To start with, the ministry is involved in two major programmes that are mean to empower women. One is the Women Economic Empowerment Programme, and then, the Women in Business Empowerment Programme. We are running them in collaboration with two banks, the Bank of Agriculture and Bank of Industry, where the ministry and states save their money. They give loans to women that run small businesses to encourage them.

Recently, I approached the governor of the Central Bank of Nigeria; women find it difficult to start big business, because when they go to banks to seek for loan, they are given stringent conditions, and the interest rate is very bad. So, it is difficult for them to assess. So, we met the CBN governor to see if there was any way he could reach out to the banks to reduce their interest rates for women who are interested in business.

For those in rural areas, this year was declared as Women Empowerment for Poverty Eradication, and the idea is to eradicate poverty and empower rural women. Our focus for this year is to make sure that we support the rural women. We are working in collaboration with the Ministry of Agriculture, because women form the bulk of farmers, and most of them don't own land. Fathers in Africa find it difficult to leave land for their daughters, because he will prefer to leave it to his son, rather than a daughter who will go and marry somebody else one day.
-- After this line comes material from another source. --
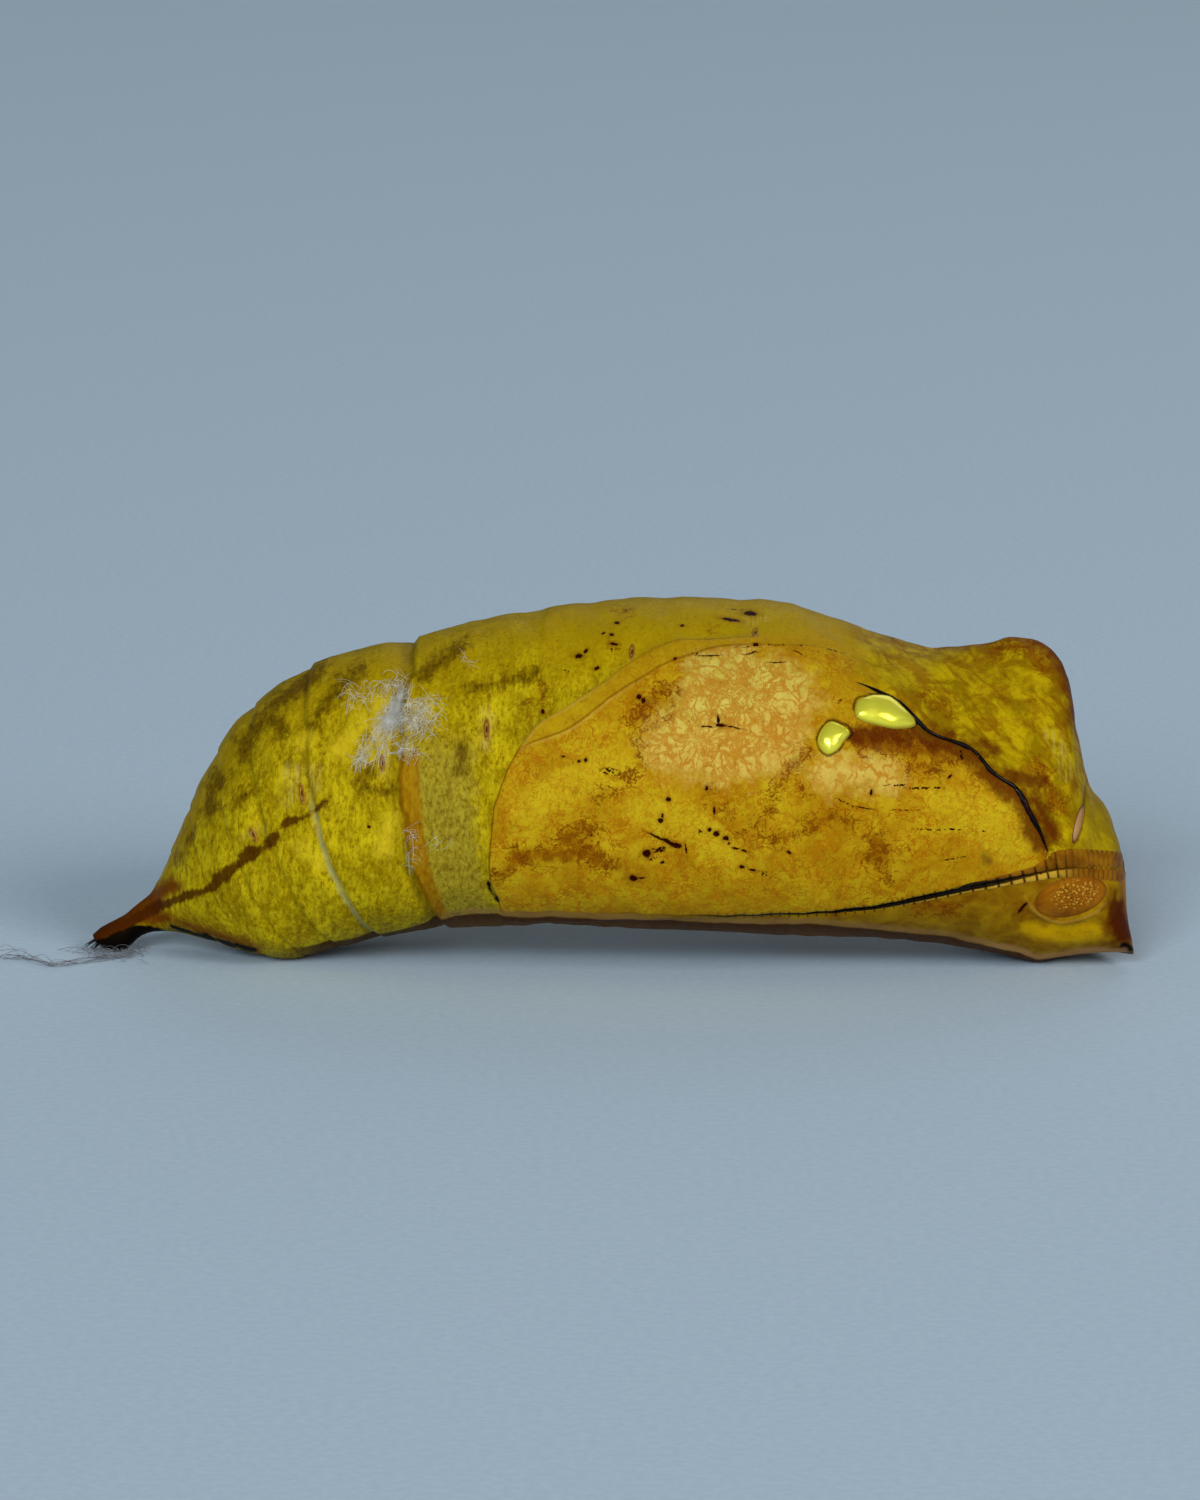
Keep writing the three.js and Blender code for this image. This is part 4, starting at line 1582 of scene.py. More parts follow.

We want to see that women have access to farm inputs and even to tractors.

They have already brought the forms which we have sent to different states for women to fill, so that when the farming season comes, we will make sure that everything they need to develop their farms are given to them. All this could be free or, at least, they would pay half of the price. The first lady organisation - Women for Change Initiative - is also working hard in this direction to empower rural women.

What is the ministry doing in regards to girl-child education, child trafficking and so on?

We are working with NAPTIP to go round and talk with people on this issue. There are so many NGOs that claim to be working for child trafficking, because it affects the lives of young girls. I also know that WOTCLEF is doing very well in that area. But what we need more are advocacy, workshops and programmes.

We need to sensitise people on these ills and the implication of allowing their children to be trafficked outside the country, because they die on the way. So many, who set out to travel to places like Italy, never reached there. In case of a hundred ladies, it is difficult for 30 to reach there. These parents keep saying, it is poverty; but I don't think that poverty will make you sent your child to go and look for money for you.

I see it as a moral issue, because all this trafficking we see is peculiar to some few states. There are some states that will never send their daughters out because of poverty. It is always difficult to rehabilitate such girls and integrate them back to the society. I will appeal to parents not to allow their daughters to go out for any reason at all.